Ces récepteurs d’amertume ont une fonction de reconnaissance gustative sur la langue, mais se retrouvent dans tout l’organisme avec des rôles spécifiques, de type nerveux ou bien immunitaires.
Le schéma ci-dessus représente un récepteur d’amertume, de type TAS2R. Chaque petit point bleu représente un type d’acide aminé, l’ensemble constituant une grosse molécule protéique à cheval sur la membrane cellulaire des bourgeons du goût.
Selon les différents acides aminés, on aura une affinité particulière pour des molécules qui sont de passage au plus près des bourgeons sensibles.
Ces molécules sont comme des clés correspondant à un type de serrure … qui s’ouvre lorsqu’elle y pénètre. Chez l’homme, on a identifié une trentaine de récepteurs de type TAS2R, à qui on a attribué des numéros d’identification.
Certains récepteurs sont strictement spécifiques d’une seule molécule amère (qu’on appelle alors ligand), alors que certains TAS2R réagissent à plusieurs ligands.
Inversement, certaines molécules sont reconnues par plusieurs récepteurs, alors que d’autres n’agissent que sur un modèle unique de récepteur.
TAS2R46 est un exemple d’une grande largeur de spectre de réactivité. Il est activé par 21 substances amères.
Inversement, la colchicine active les TAS2R4, le TAS2R39 et le TAS2R46.
La quinine fait partie des substances qui activent le plus grand nombre de TAS2R (neuf), dont le TAS2R4, TAS2R7, TAS2R14, TAS2R10, TAS2R46.
La Nature (essentiellement dans le domaine végétal) a multiplié les types de molécules amères, plusieurs centaines. Ce qui fait qu’en face, les animaux “consommateurs” de ces substances ont eux aussi multiplié les types de récepteurs, vingt cinq chez les humains.
Ces récepteurs d’amertume sont ainsi très nombreux sur les papilles de la langue, où ils jouent alors un rôle de vigilance sur ce que nious ingérons.
Mais on va (voir plus loin) les retrouver dans tout l’organisme (tissus respiratoires, digestifs, urinaires, et jusqu’au coeur). Ils sont alors groupés dans des petits “buissons” cellulaires, appellés cellules touffes.
Leur rôle est encore pour beaucoup à découvrir, ils agissent localement, en réaction à des molécules amères, parfois d’origine respiratoire ou alimentaire, mais aussi d’origine bactérienne.

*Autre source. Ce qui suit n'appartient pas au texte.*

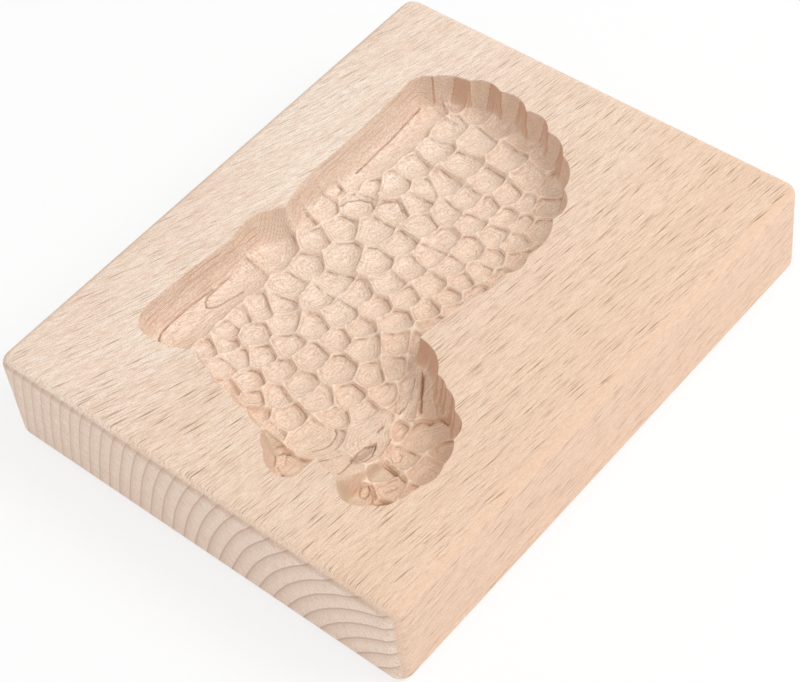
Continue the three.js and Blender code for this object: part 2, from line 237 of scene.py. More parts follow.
CURL_LINES = (
    (0.22, 0.14, (-8.6, -24.6), (-10, -25), (-11.9, -24.9), (-11.8, -23.7), (-10.2, -23.1)),
    (0.22, 0.14, (-4.8, -24.5), (-7.1, -24.7), (-8.4, -24.7)),
    (0.25, 0.15, (-8.2, -20.7), (-10.2, -20.9), (-12, -19.8), (-12.6, -17.9), (-11.7, -16.5)),
    (-0.3, 0.18, (-35.3, -22.7), (-34, -19.2), (-34.3, -16.8)),
    (-0.3, 0.18, (-16, -13.5), (-15.3, -10.6)),
    (0.22, 0.15, (-12.2, -16.1), (-13.6, -15.8), (-15.2, -14.5), (-14.4, -12.8)),
)
CUT_LINES = EYE_LINES + MUZZLE_LINES + EAR_LINES + CAP_LINES + LEG_LINES + CURL_LINES
# The cut lines get painted shade in and beside their grooves
CUT_REACH = 0.32  # how far the dark of a cut line reaches to either side
CUT_FULL_DEPTH = 0.28  # depth of a cut line from which it's fully dark

# Places with a rough, cross-hatched floor: from, to, half width and strength
EYE = ((26, 15.1), (30, 15.4), 0.95)
HATCHED_PLACES = (
    (*EYE, 1), ((10.6, 9.8), (12, 11.6), 1.2, 0.4), ((-36, -20), (-36.4, -18.4), 1.3, 0.4),
    ((0.8, -23.2), (4.2, -25.9), 1.6, 0.45), ((-36.2, -14.4), (-35.8, -11), 1.6, 0.4),
    ((-34.8, -6.6), (-34.4, -3.6), 1.6, 0.4), ((-31, 3.4), (-30, 5.2), 1.2, 0.3),
    ((34.4, 3.2), (35, 3.8), 0.7, 0.5),
)
EYE_DEPTH = 0.4
PLACE_EDGE = 1.5  # how steeply these places fade to their edge

# Walls in strips whose darker part is painted shade: the bows, strips in each bow, and share of
# a strip that is darker, which grows with the distance from the rim
SHADED_WALL_STRIPS = ((RUMP_BOWS, 1, 0.42), (CAP_BOWS[-3:], 2, 0.3), (EAR_BOWS, 1, 1.1))
STRIP_DRIFT = 0.12
STRIP_REACH = 2.2

# Smooth places with browner painted shade: from, to, half width and strength
SHADED_PLACES = (
    ((36, 18.9), (35, 20.4), 1.5, 0.8), ((31, 18.8), (27.9, 18.5), 0.7, 0.8),
    ((38, 9), (36.6, 11.2), 2, 0.8), ((33.9, 1.4), (35.6, 4), 1.1, 0.8),
    ((29.8, 19.9), (28.6, 19.4), 1.1, 0.8),
)

# Fineness of the carved surface
GRID_STEP = 0.2
RIM_STEP = 0.19
FINE_RIM_STEP = 0.05
RIM_BREAK = 0.08
WALL_INSETS = (0, 0.03, 0.08, 0.16, 0.26, 0.38, 0.5, 0.62)
GRID_CLEARANCE = 0.74  # distance from the rim at which the square grid starts
WALL_SMOOTHING = 3  # rim points to either side that smooth the wall's direction
MERGE_REACH = 1e-6
SHARP_ANGLE = math.radians(40)

# The camera looks at a point on the face, and is turned a little round its own line of sight
CAMERA_TARGET = (11.07, 8.89, 18)
CAMERA_DISTANCE = 344.04
CAMERA_AZIMUTH = 46.46
CAMERA_ELEVATION = 49.66
CAMERA_ROLL = -8.48
CAMERA_LENS = 102.65

# The tree: the pith's place as y and z at the end by the head, how fast it moves along the
# board, and how ring count grows with distance from the pith
PITH = (81, -45)
PITH_SLOPE = 0.1
RING_SQUARENESS = 3  # 2 gives round rings; more gives them straighter sides
RING_CROWDING = (0.00126, 0.236)

# How far the rings wander, coarse and fine: waves per millimetre and size
RING_WOBBLES = (((0.01, 0.08, 0.08), 0.4), ((0.02, 0.5, 0.5), 0.1))

# Slope of the grain across the board: from this y to that one, and the slopes there
GRAIN_SLOPE = (-40, 15, 0.36, 0.09)
GRAIN_WAVE = 1.5
RAY_TILT = math.sqrt(0.5)  # the rays stand at 45 degrees to the face and to the long sides

# Ray flecks, broad and fine: the cell that holds one, half its own size, and share of cells
DASHES = ((5.5, 7, 0.62), (3.8, 5.5, 0.11), 0.85)
HAIRS = ((5, 5, 0.3), (3.8, 5, 0.08), 0.95)
HAIR_STRENGTH = 0.6

# Waves per millimetre of each noise, along x, y and z, or along the grain and across it
GRAIN_WAVE_PITCH = (0.02, 0.05, 0.05)
CLOUD_PITCH = (0.02, 0.03, 0.05)
STREAK_PITCH = (0.02, 0.35, 0.35)
FIBRE_PITCH = (0.7, 4, 6)
RAY_PITCH = (1.5, 0.6, 4)
SPECK_PITCH = (5, 5, 5)
GRIT_PITCH = (3.5, 3.5, 3.5)
PORE_PITCH = (0.05, 2.5, 4)
LEVEL_PITCH = (0.06, 0.06, 0.4)
BROKEN_PITCH = (0.15, 0.3, 0.3)
DRIFT_PITCH = (0.6, 0.6, 0.6)
LINE_PATCH_PITCH = (0.35, 0.35, 0.35)
RIDGE_PATCH_PITCH = (0.5, 0.5, 0.5)
ROUGH_NOISE = 0.6  # how strong the finer waves of the ray ends and the grit are

# Fine relief of the surface: spacing and height of lines, and height of the wood's patterns
PATH_STEP = 0.38  # lines round the pits of the floor
TOOL_CLIMB = 0.6  # how much those lines drift with the floor's height
TOOL_STEP = 0.3  # level lines on the walls
HATCH_STEP = 0.62
WALL_LINE_STEP = 1.3  # dark level lines on the long walls
LEVEL_SWING = 2  # how far those dark lines wander up and down
TOOL_MARK = 0.026
HATCH_MARK = 2  # how many times higher the hatching is than the other lines
FIBRE_HEIGHT = 0.035
FLECK_DEPTH = 0.035
GRIT_DEPTH = 0.012

# Where the carving's surfaces start below the face, half the length and width of the area
# that they lie in, and the height that they stay above
CARVING_START = (0.02, 0.25)
CARVING_REACH = (45, 34)
CARVING_BOTTOM = 4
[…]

– Dans les tissus épithéliaux, comme ceux des voies aériennes, les TAS2R deviennent un système immunitaire inné qui peut provoquer une destruction de bactéries, et de virus.
– Chez les macrophages, les TAS2R peuvent provoquer une action anti-inflammatoire.
– dans le tissu cardiaque, une modification de la contractilité cardiaque et du tonus vasculaire global.
Une autre caractéristique des récepteurs TAS2R, au delà de leur sélectivité, c’est leur affinité pour telle ou telle molécule amère.
Ainsi, il faut trente fois plus de caféine que de quinine pour produire la même activation des récepteurs à l’amertume.
Et cette proportion varie également considérablement selon les individus à l’autre. On a chez les humains une sensibilité génétique à l’amertume qui va guider nos goûts alimentaires, mais aussi nos réactions respiratoires ou digestives.
Comme nous le verrons plus loin, les individus qui ressentent moins l’amertume sont plus sensibles aux problèmes pulmonaires et bronchiques, et plus enclins à développer une obésite et un diabète.
Nous allons nous attarder sur un type de récepteur qui a été bien étudié, le TSA2R39.
On le retrouve bien sûr en bouche, mais également en localisations extra-buccales, dans plusieurs types de tissus, y compris le cerveau, le système respiratoire, le système cardiaque et même le système reproducteur, où ses fonctions ne sont pas encore bien établies.
TAS2R39 est une protéine longue de 338 acides aminés qui possède sept domaines trans-membranaires (numérotés de I à VII).
L’accrochage d’un ligand entraîne une cascade de réactions moléculaires de différentes protéines (dites protéines G) qui va exciter différentes capacités réactives de la cellule selon chaque tissu récepteur en fonction de leur rôle physiologique.
Le récepteur TAS2R39 est réactifs à de nombreux ligands. Les premiers étudiés ont été les catéchines du thé, puis on a ajouté les génistéines du soja, et ensuite une floppée de 67 flavonoïdes, puis encore la vanilline, puis encore des acides aminés comme la phénylalanine et le tryptophane.